--- BEGIN Information supplied ---
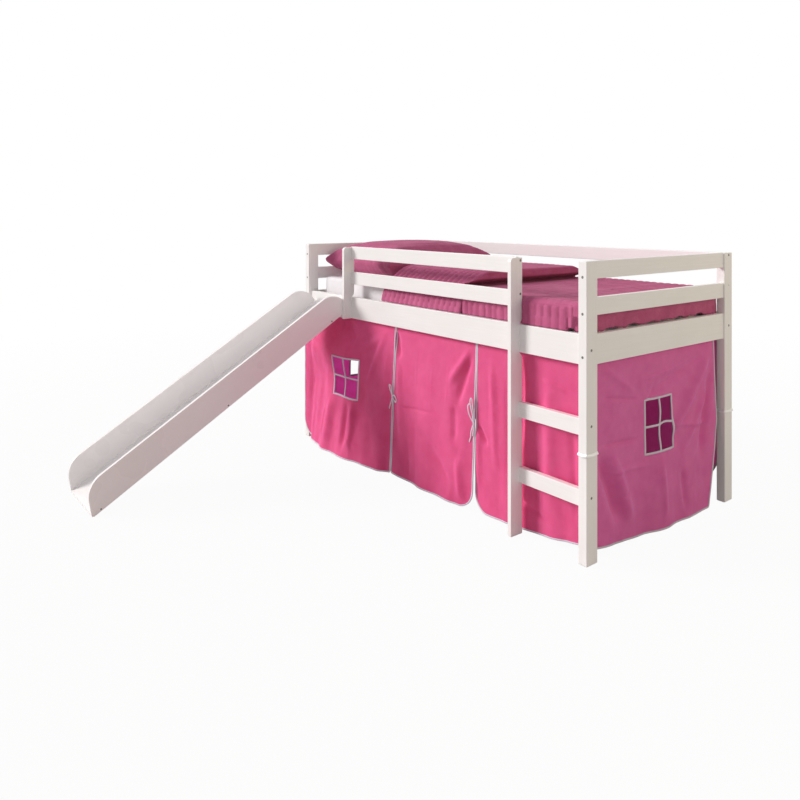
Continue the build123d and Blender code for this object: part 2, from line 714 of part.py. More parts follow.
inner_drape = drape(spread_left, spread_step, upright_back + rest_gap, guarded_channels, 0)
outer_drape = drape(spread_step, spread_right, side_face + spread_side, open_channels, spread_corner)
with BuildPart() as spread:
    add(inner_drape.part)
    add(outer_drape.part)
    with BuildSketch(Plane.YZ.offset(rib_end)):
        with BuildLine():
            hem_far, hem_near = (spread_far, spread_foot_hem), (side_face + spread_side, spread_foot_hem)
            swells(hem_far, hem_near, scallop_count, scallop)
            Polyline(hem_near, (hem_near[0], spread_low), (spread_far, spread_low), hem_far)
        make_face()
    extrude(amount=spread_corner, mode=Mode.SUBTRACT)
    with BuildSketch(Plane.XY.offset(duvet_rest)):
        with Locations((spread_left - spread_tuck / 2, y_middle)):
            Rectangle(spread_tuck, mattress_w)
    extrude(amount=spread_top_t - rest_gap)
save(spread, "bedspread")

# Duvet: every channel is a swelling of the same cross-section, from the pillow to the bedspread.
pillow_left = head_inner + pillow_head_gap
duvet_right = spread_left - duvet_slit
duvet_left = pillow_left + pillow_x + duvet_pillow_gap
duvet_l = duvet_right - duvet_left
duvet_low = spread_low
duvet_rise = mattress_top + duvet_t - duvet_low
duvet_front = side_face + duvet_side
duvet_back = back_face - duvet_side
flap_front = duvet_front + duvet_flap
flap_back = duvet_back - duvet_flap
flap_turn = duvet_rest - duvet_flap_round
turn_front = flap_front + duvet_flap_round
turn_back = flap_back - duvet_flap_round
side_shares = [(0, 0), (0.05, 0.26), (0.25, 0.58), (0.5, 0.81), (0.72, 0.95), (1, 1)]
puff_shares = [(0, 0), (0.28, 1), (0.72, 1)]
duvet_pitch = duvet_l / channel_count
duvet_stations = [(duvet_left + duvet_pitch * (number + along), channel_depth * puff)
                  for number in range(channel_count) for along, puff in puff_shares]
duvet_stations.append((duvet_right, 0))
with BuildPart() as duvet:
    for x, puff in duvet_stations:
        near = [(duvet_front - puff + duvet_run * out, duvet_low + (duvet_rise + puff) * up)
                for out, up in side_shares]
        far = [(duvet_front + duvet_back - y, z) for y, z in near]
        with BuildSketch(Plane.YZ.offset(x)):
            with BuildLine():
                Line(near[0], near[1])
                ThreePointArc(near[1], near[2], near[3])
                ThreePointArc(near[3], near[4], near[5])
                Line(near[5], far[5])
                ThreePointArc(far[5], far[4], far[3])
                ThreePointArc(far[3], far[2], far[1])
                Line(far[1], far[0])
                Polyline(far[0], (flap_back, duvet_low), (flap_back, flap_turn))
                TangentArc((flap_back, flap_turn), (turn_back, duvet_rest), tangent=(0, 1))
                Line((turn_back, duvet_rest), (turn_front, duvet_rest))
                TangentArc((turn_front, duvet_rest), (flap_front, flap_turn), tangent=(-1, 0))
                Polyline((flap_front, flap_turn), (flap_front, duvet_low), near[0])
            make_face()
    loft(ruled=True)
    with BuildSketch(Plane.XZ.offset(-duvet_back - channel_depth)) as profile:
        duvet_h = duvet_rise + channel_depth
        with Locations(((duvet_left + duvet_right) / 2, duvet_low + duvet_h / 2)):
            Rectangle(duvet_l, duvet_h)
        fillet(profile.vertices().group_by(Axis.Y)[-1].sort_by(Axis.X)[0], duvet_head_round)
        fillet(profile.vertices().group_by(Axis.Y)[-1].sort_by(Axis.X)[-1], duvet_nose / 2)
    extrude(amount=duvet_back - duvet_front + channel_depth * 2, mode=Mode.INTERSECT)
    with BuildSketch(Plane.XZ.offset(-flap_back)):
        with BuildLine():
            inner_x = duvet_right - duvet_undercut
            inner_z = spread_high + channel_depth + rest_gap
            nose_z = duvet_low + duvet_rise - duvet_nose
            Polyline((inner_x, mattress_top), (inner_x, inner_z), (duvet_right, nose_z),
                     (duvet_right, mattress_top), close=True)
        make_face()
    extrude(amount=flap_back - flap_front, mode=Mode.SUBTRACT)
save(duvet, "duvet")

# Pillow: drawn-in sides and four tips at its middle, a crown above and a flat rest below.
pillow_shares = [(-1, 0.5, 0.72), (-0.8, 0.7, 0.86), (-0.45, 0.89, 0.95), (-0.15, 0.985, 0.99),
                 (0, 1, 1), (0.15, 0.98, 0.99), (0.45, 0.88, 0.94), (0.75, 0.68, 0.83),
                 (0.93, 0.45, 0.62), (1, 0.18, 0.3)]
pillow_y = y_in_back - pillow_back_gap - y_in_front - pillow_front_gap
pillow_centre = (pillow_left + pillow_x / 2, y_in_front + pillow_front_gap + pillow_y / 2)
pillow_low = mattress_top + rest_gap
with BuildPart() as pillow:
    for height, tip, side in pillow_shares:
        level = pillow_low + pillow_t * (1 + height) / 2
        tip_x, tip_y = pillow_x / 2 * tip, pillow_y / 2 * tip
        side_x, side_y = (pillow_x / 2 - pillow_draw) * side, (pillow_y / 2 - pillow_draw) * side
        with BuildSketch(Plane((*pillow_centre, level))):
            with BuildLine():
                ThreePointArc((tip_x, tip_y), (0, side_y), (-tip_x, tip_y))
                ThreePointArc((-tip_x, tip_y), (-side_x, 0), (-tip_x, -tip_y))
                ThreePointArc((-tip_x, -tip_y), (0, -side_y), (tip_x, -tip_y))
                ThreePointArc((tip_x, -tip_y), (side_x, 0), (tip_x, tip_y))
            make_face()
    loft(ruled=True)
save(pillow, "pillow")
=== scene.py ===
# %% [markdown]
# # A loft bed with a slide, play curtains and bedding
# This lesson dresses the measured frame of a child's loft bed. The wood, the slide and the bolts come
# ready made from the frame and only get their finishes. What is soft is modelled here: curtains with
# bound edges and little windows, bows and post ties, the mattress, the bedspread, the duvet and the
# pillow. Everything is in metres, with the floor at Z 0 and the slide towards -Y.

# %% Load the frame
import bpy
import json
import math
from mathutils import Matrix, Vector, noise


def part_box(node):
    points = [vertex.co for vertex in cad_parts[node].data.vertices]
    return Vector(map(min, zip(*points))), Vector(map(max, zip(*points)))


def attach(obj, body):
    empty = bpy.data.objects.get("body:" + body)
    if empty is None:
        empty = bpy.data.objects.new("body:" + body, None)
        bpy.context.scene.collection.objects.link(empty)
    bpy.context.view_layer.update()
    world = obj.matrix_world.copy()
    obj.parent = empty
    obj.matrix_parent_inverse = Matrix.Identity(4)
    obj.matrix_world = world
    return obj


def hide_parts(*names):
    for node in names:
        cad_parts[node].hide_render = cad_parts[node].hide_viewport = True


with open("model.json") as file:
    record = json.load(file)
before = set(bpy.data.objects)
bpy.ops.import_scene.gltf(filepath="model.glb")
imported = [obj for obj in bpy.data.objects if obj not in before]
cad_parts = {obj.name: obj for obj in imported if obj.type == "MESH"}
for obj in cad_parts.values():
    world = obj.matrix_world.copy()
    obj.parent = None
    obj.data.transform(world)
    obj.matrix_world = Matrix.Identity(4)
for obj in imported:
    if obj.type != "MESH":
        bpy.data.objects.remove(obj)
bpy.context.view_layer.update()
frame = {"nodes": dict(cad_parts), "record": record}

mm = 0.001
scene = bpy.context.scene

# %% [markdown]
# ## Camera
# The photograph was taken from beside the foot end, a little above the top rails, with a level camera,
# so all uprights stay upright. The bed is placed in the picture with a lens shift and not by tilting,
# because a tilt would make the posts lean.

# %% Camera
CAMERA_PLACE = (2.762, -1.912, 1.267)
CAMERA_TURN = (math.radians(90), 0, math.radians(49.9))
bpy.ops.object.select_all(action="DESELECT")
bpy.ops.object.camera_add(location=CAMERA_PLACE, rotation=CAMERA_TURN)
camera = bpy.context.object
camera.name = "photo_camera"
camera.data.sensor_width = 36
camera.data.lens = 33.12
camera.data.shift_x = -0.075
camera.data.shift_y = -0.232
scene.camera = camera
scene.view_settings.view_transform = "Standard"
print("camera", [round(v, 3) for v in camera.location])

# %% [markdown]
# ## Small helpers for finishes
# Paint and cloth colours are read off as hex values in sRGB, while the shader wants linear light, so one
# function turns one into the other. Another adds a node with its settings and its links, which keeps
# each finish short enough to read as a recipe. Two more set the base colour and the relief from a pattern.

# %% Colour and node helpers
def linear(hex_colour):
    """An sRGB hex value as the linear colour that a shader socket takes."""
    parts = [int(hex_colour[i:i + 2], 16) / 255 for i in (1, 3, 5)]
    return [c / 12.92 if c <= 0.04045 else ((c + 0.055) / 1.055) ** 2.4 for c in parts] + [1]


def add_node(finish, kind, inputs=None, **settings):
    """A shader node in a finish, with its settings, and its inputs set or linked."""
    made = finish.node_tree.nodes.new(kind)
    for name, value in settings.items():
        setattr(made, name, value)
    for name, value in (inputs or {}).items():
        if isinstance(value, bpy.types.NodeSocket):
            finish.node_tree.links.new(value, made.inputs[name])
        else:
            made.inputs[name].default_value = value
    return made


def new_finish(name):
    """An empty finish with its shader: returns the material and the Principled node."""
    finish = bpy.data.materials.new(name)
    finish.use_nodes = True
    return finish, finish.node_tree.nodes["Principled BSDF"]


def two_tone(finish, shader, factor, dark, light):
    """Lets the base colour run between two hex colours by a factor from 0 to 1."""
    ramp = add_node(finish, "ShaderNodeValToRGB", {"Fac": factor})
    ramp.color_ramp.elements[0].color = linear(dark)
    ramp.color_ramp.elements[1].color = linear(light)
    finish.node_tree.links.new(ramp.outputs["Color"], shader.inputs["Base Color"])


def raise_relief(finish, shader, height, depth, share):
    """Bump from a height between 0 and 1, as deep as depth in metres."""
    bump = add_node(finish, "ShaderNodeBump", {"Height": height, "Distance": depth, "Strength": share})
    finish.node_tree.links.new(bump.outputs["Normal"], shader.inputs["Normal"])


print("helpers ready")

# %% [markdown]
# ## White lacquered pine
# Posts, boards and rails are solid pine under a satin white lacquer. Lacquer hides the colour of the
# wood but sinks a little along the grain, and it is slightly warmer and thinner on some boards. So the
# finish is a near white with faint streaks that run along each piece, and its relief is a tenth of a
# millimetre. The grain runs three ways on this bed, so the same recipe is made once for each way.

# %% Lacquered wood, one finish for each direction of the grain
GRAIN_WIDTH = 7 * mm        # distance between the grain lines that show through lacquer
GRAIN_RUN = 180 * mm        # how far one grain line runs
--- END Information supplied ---
[Given problem]: Copy every line of the listing that contains the word "MESH".

[Exercise answer]:
cad_parts = {obj.name: obj for obj in imported if obj.type == "MESH"}
    if obj.type != "MESH":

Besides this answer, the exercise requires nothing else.